Paramount on that list for Brown and Davis is finding a primary sponsor to replace BP-Amoco on Blaney's #93 Dodge and securing additional sponsorship for both the #23 Busch entry and the #22 Caterpillar Dodge. The process is moving forward, but Brown admits that his perspective about the sport's toughest challenge—identifying potential sponsors—has also changed a bit since the addition of Amoco and the second BDR team prior to the 1998 season.
"We put our expansion plans in motion when Amoco came aboard in 1998 and—while we hate to see them decide to get out of the sport—their sponsorship enabled us to begin this growth-period as well as get together with Dave Blaney, who we feel is going to be a fixture in the Winston Cup for a long time," said Brown.

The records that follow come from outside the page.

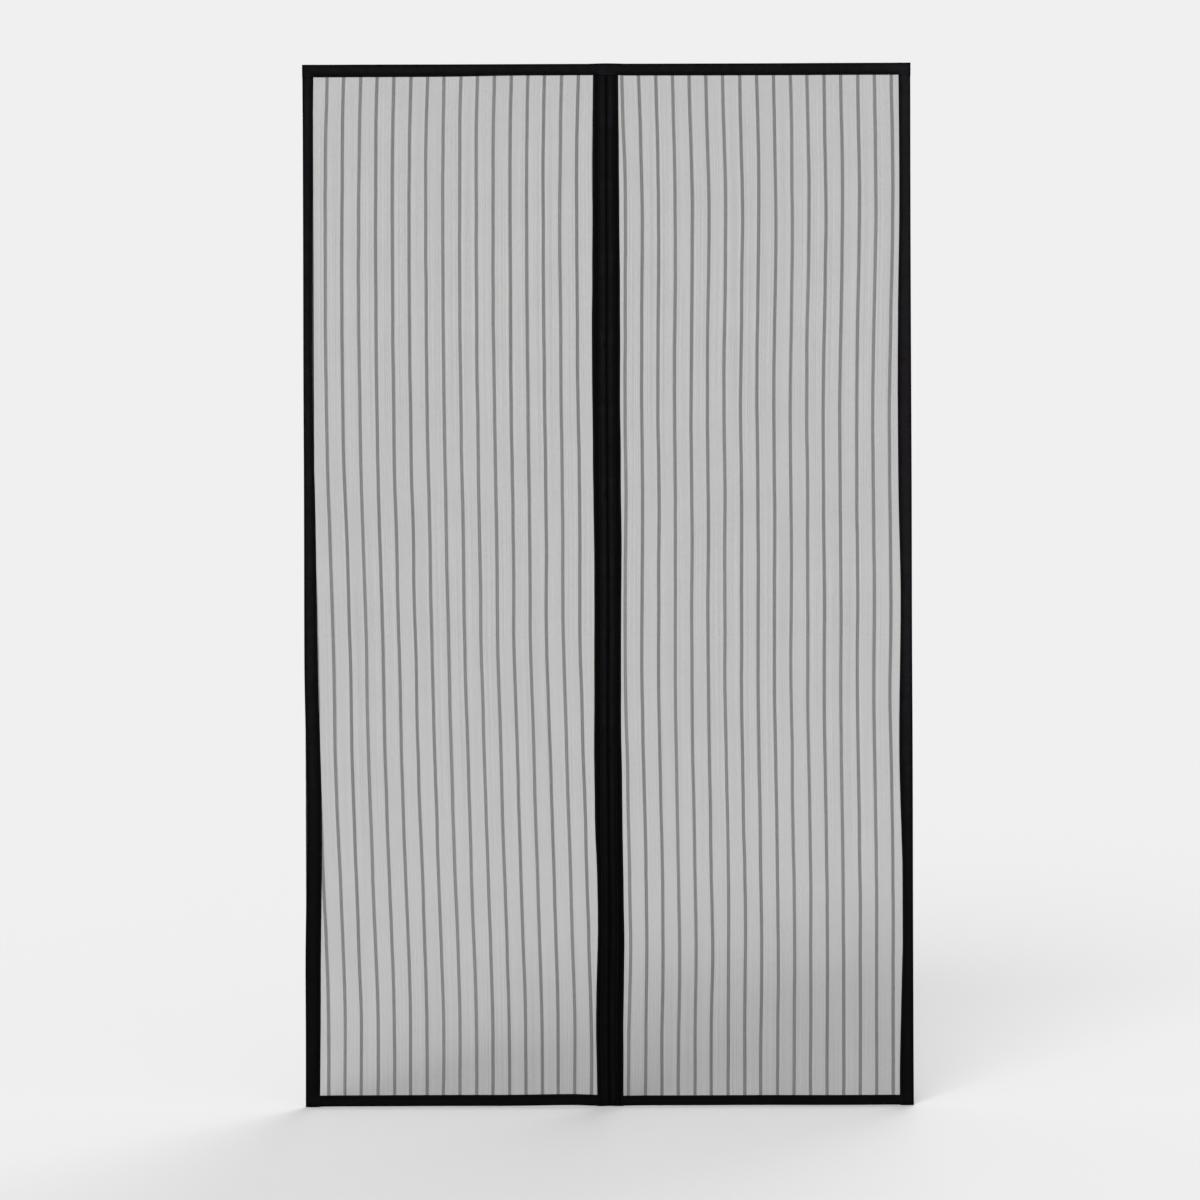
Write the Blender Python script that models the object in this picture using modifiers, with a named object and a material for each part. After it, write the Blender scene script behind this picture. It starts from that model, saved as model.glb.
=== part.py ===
# Magnetic insect screen for a doorway: two striped mesh panels bound in folded tape, closed down the
# middle by magnets sewn into two plackets, and hung by hook and loop tape round the door frame.
# Metres. +X is right and +Z up, and the front faces -Y. The origin is at the centre of the adhesive face
# of the top hook tape, which lies on the door frame.
from collections import namedtuple
from itertools import groupby

import bmesh
import bpy
from mathutils import Vector

SCREEN_WIDTH = 1.284
SCREEN_HEIGHT = 2.200
CLEARANCE = 0.0003  # between pieces that lie against each other

# Binding tape, folded in two over each edge
TAPE_LEAF = 0.0007
HEADER_WIDTH = 0.0240
SIDE_WIDTH = 0.0240
HEM_WIDTH = 0.0205
FOLD_SLACK = 0.0003  # past the leaf's own thickness, at a fold
FOLD_ROUND = 0.0012
FOLD_NOSE = 0.45  # height of the nose of a fold, as a share of the tape's thickness
LAYER_RAMP = 0.0080  # along a tape, for its climb onto the tape that it crosses

# Plackets, with a channel for the magnets between the fold and the mesh
PLACKET_SEAM = 0.0098  # sewn margin that holds the mesh
CHANNEL_SLOPE = 0.0022
CHANNEL_LIFT = 0.0004  # how far the leaves stand apart between magnets, past a tape that lies flat
END_TACK = 0.0060  # where the bottom of a channel is sewn flat
CENTRE_GAP = 0.0003

# Magnets
MAGNETS_PER_SIDE = 14
MAGNET_LENGTH = 0.0280
MAGNET_WIDTH = 0.0100
MAGNET_THICKNESS = 0.0030
MAGNET_EDGE = 0.0006
MAGNET_SIDE_ROOM = 0.0006
FIRST_MAGNET_DROP = 0.1180  # from the top of the screen
LAST_MAGNET_RISE = 0.0360  # from the bottom of the screen
POCKET_END_ROOM = 0.0010
POCKET_RAMP = 0.0110

# Mesh, with a thick warp stripe at each pitch and open slots between the fine warp threads
MESH_THICKNESS = 0.0005
MESH_TUCK = 0.0008  # from the hollow of a fold to the edge of the mesh
STRIPE_WIDTH = 0.0045
STRIPE_THICKNESS = 0.0010
STRIPE_CROWN = 0.0025
STRIPE_PITCH_TOP = 0.0355
STRIPE_PITCH_BOTTOM = 0.0349
LEFT_FIRST_STRIPE_TOP = 0.0598  # from the middle of the screen
LEFT_FIRST_STRIPE_BOTTOM = 0.0376
RIGHT_FIRST_STRIPE_TOP = 0.0342
RIGHT_FIRST_STRIPE_BOTTOM = 0.0387
SLOTS_PER_FIELD = 6
THREAD_SHARE = 0.34  # of the step from slot to slot
NARROWEST_FIELD = 0.0015  # a field that narrows past this has no slots
SELVEDGE = 0.0040  # solid edge of the mesh, which the tapes cover

# Hook and loop tape
LOOP_THICKNESS = 0.0012
HOOK_THICKNESS = 0.0012
FIXING_MARGIN = 0.0020  # from the edges and ends of the binding tape to those of the fixing tape on it
FIXING_CORNER_GAP = 0.0010  # between the top fixing tape and the side ones
FIXING_EDGE = 0.0003

LEFT = -1
RIGHT = 1

# Distance from the middle of the mesh to the inside of a leaf
SNUG = STRIPE_THICKNESS / 2 + CLEARANCE  # of a leaf that lies on the mesh
OVER = SNUG + TAPE_LEAF + CLEARANCE  # of a leaf that lies on another tape
MAGNET_ROOM = MAGNET_THICKNESS / 2 + CLEARANCE
CHANNEL_ROOM = SNUG + CHANNEL_LIFT
POCKET_HALF = MAGNET_LENGTH / 2 + POCKET_END_ROOM

HALF_WIDTH = SCREEN_WIDTH / 2
TOP = HEADER_WIDTH / 2
BOTTOM = TOP - SCREEN_HEIGHT
FOLD_DEPTH = TAPE_LEAF + FOLD_SLACK  # from the outside of a fold to its hollow
CHANNEL_WIDTH = MAGNET_WIDTH + 2 * (MAGNET_SIDE_ROOM + CHANNEL_SLOPE)
CHANNEL_END = FOLD_DEPTH + CHANNEL_WIDTH
PLACKET_WIDTH = CHANNEL_END + PLACKET_SEAM
PLACKET_EDGE = CENTRE_GAP / 2 + PLACKET_WIDTH
TAPE_BACK = -(HOOK_THICKNESS + LOOP_THICKNESS + 2 * CLEARANCE)
MESH_DEPTH = TAPE_BACK - TAPE_LEAF - OVER

# Heights above the bottom of the screen
HEM_END = HEM_WIDTH + CLEARANCE
HEADER_LIP = SCREEN_HEIGHT - HEADER_WIDTH - CLEARANCE
TUCKED_END = SCREEN_HEIGHT - FOLD_DEPTH - CLEARANCE  # of the tapes that the header covers

# Edges of the mesh, which lie inside the folds and beside the magnet channels
MESH_INNER = CENTRE_GAP / 2 + CHANNEL_END + MESH_TUCK
MESH_OUTER = HALF_WIDTH - FOLD_DEPTH - MESH_TUCK
MESH_LOW = BOTTOM + FOLD_DEPTH + MESH_TUCK
MESH_HIGH = TOP - FOLD_DEPTH - MESH_TUCK


def material(name, colour, roughness, metallic=0.0):
    surface = bpy.data.materials.new(name)
    surface.use_nodes = True
    shader = surface.node_tree.nodes["Principled BSDF"]
    shader.inputs["Base Color"].default_value = (*colour, 1.0)
    shader.inputs["Roughness"].default_value = roughness
    shader.inputs["Metallic"].default_value = metallic
    return surface


def clear_scene():
    for old in list(bpy.data.objects):
        bpy.data.objects.remove(old, do_unlink=True)


def new_collection(name):
    collection = bpy.data.collections.new(name)
    bpy.context.scene.collection.children.link(collection)
    return collection


def add_object(name, data, collection, parent=None, location=(0.0, 0.0, 0.0)):
    piece = bpy.data.objects.new(name, data)
    piece.location = location
    piece.parent = parent
    collection.objects.link(piece)
    return piece


def add_piece(name, mesh, surface, location=(0.0, 0.0, 0.0)):
    mesh.materials.append(surface)
    return add_object(name, mesh, PARTS, DOOR_FACE, location)


def add_bevel(piece, width):
    bevel = piece.modifiers.new("worn_edges", "BEVEL")
    bevel.width = width
    bevel.segments = 1
    bevel.limit_method = "NONE"


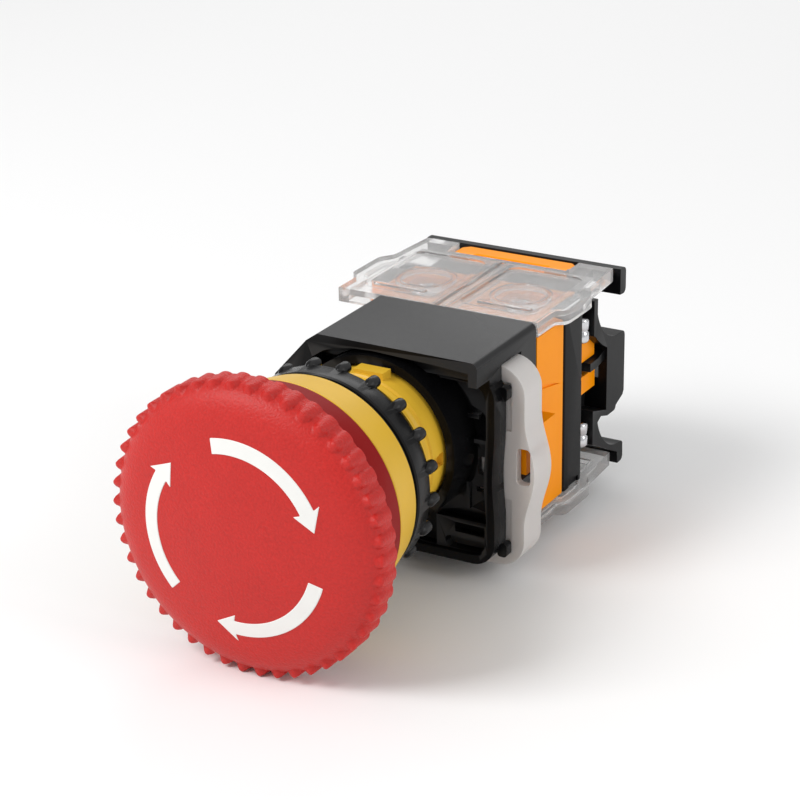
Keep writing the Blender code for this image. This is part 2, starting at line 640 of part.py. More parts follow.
def make_cover(end, name, parent):
    """A clear shell over the terminals of both contact housings, open underneath."""
    half_height = COVER_TOP_Z - BLOCK_Z
    rim_height = COVER_RIM_Z - BLOCK_Z
    zs = sorted((BLOCK_Z + end * rim_height, BLOCK_Z + end * half_height))
    shell = add(name, prism(cover_outline(), "Z", zs[0], zs[1]), "clear", parent=parent)
    hollow = cover_outline(-COVER_WALL)
    hollow = [(x, min(y, 52.4)) for x, y in hollow]
    zs = sorted((BLOCK_Z + end * (rim_height - 1), BLOCK_Z + end * (half_height - COVER_WALL)))
    change(shell, cutter(f"{name}_hollow", prism(hollow, "Z", zs[0], zs[1])))
    xs = (-9.8, 9.8)
    zs = sorted((BLOCK_Z + end * (rim_height - 1), BLOCK_Z + end * (half_height + 1)))
    change(shell, cutter(f"{name}_rear_notch", box((xs[0], 53.0, zs[0]), (xs[1], 58.0, zs[1]))))


def main():
    for old in list(bpy.data.objects):
        bpy.data.objects.remove(old)
    push_axis = empty("push_axis", (0.0, 0.0, 0.0))
    twist_axis = empty("twist_axis", (0.0, 0.0, 0.0))
    nut_axis = empty("nut_axis", (0.0, 0.0, 0.0))
    make_cap(twist_axis)
    for number in range(3):
        make_arrow(number, twist_axis)
    make_collar()
    make_nut(nut_axis)
    make_operator(push_axis)
    make_base()
    make_lever(empty("lever_slide", (LEVER_REACH, LEVER_FRONT_Y, 0.0)))
    for side, kind in ((1, "no"), (-1, "nc")):
        block_side(side, f"contact_housing_{kind}")
        make_contact(side, kind, empty(f"plunger_axis_{kind}", (side * PLUNGER_X, 23.0, BLOCK_Z)))
        for end, word in ((1, "upper"), (-1, "lower")):
            make_fixed_contact(side, end, f"fixed_contact_{kind}_{word}")
            make_terminal(side, end, f"{kind}_{word}")
        make_side_bar(side, f"side_bar_{'right' if side > 0 else 'left'}")
    make_rear_plate()
    make_release_tab()
    make_cover(1, "terminal_cover_upper", empty("upper_cover_slide", (0.0, 44.0, COVER_RIM_Z)))
    lower_rim = 2 * BLOCK_Z - COVER_RIM_Z
    make_cover(-1, "terminal_cover_lower", empty("lower_cover_slide", (0.0, 44.0, lower_rim)))


main()
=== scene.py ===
"""Looks of a panel-mounted emergency stop button: red twist-release head, yellow bezel, black base with a
milky lock lever, orange contact blocks under clear covers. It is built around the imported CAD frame.

Lengths in this file are millimetres, and make() turns them into metres. The frame is the CAD's: the head
faces -Y, +Z is up, +X is towards the lock lever, and Y is measured from the panel's front face.
"""
import math

import bmesh
import bpy
from mathutils import Matrix, Vector


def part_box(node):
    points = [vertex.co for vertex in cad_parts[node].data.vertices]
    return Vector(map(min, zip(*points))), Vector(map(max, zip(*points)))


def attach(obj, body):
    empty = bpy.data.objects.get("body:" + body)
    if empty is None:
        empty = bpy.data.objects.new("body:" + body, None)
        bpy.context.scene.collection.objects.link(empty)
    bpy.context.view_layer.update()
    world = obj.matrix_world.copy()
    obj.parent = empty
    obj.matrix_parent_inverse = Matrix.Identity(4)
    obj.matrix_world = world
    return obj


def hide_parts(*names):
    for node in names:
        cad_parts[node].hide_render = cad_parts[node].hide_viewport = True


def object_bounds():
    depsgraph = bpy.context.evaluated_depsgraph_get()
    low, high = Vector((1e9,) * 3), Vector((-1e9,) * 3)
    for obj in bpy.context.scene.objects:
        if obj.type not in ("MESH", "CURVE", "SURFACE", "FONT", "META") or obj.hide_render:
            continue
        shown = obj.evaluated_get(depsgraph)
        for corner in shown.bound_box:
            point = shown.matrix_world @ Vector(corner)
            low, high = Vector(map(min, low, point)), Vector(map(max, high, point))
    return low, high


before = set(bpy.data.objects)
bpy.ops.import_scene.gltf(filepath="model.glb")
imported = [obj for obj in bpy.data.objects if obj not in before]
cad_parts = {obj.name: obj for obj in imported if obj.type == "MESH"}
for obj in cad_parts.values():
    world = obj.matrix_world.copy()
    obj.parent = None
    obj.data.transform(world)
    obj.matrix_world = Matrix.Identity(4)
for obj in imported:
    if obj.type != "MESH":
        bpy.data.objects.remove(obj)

MM = 0.001
CAD_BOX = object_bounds()

# ---------------------------------------------------------------- camera

CAMERA_AZIMUTH = 30.06
CAMERA_ELEVATION = 22.27
CAMERA_ROLL = -0.90
CAMERA_DISTANCE = 289.3
CAMERA_LENS = 111.2
CAMERA_TARGET = (22.0, -17.0, 21.5)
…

"But things have changed dramatically here at BDR since we moved into this chapter of our growth. Now, it really isn't an option to NOT have a second Winston Cup program—with the facilities and the systems and the people in place that we have. It's not a matter of pride or one of competitive advantages.
"We're also confident that we're one of the best 2-3 possibilities that any company interested in coming into the NASCAR Winston Cup Series will have for the 2002 season and beyond. We've been so busy with the expansion and the growth of Bill Davis Racing that we've really not been able to step away from that and appreciate all that's been done here and how it's viewed in the sport.
"Almost everyone in the sport who knows Bill Davis knows he's a great guy, has a great organization but is someone who's also been viewed as sort of an underdog. I think that's why there was such great concern from some many people in the industry when he was out of the picture last month. But we're in a position now to feel like we have just as much to offer as any other organization in the sport. It's been a long journey to get here and we're not about to stop progressing now."